**AIM:**
Find how many lines in the material contain "joints"; your answer should be that number alone.

**INFORMATION SUPPLIED:**
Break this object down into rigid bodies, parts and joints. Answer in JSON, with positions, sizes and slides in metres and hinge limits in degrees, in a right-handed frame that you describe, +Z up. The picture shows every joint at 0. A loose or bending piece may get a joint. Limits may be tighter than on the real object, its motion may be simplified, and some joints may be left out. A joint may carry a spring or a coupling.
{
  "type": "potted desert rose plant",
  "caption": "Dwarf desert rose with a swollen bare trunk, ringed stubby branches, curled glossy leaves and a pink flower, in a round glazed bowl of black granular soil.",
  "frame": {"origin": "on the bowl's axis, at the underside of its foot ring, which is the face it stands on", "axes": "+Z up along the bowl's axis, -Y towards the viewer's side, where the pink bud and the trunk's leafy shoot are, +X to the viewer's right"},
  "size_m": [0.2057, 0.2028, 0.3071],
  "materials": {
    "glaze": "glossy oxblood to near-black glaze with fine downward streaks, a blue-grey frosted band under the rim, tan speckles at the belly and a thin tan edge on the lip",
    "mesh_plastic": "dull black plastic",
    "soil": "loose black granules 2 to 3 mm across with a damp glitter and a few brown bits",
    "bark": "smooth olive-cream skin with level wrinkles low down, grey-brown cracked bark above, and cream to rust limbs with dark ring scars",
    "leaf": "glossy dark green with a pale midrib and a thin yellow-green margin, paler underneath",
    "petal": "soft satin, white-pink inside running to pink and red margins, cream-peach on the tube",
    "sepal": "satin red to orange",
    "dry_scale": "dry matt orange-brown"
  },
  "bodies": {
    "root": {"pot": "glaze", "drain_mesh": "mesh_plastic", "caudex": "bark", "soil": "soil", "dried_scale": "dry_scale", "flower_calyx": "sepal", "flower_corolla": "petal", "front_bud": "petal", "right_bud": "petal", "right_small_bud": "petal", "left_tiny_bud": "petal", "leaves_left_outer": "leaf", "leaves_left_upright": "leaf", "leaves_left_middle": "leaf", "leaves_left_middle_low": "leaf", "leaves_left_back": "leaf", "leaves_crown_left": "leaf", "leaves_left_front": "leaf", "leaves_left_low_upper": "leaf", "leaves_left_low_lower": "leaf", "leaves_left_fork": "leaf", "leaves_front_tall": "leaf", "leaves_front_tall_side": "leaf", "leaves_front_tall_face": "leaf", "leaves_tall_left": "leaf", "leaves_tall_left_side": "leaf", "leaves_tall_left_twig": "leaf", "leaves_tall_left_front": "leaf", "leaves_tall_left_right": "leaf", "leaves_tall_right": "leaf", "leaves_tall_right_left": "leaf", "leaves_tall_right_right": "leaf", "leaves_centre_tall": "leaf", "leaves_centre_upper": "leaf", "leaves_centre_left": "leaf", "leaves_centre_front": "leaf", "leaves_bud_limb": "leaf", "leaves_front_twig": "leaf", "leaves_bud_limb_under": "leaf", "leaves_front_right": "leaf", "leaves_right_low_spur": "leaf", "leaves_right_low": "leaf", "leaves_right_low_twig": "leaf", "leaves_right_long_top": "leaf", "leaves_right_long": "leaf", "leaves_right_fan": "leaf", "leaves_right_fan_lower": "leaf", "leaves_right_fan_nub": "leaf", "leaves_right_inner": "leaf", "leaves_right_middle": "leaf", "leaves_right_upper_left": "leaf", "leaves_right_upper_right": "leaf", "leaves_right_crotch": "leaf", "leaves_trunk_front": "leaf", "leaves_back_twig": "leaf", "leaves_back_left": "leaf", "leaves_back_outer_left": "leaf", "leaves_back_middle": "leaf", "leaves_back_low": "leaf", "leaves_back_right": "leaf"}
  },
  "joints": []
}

**COMPLETED EXERCISE:**
2